Now, for some reason, the paper engages in endless nit-picking about pointless errors. This is exactly the kind of tendentious, minute parsing-for-errors that we have criticized in the press corps' coverage of Gore. Where does this silly coverage begin? It begins when editors let writers exhibit such silly subjectivity as we saw in Bruni's pieces last fall. When writers speculate about what loafers mean, something has gone wrong at a newspaper.

By the way, with our ear to the ground we incomparably predicted that this turn in the coverage of Bush might occur. See THE DAILY HOWLER, 11/17/99, to reread our incomparable analysis.

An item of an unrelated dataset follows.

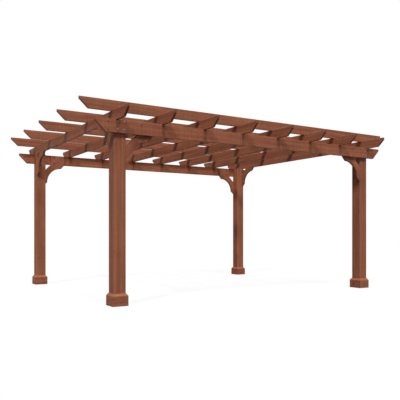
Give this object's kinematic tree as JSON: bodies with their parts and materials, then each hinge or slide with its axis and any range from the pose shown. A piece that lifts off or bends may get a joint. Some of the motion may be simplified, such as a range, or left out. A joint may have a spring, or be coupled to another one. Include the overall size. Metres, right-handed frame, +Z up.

One final note: we hope this is obvious, but none of what is printed above is intended as a comment on Governor Bush. Bush didn't write the stories we've critiqued. We suspect he'd play things a bit straighter.

Palmetto polling: We've been amused to see the press continue with full-bore polling stories from South Carolina. The polls in New Hampshire were vastly wrong in both parties, a fact we saw discussed in a short New York Times piece, but pretty much ignored everywhere else. It's hard to poll in these open-style primaries. If we had to guess, we'd guess the polls will be wrong in South Carolina as well.

Why don't newspapers discuss this more often? We'd guess they just love those poll stories. Polls provide easy stories to write. Why admit that the stories are guesswork?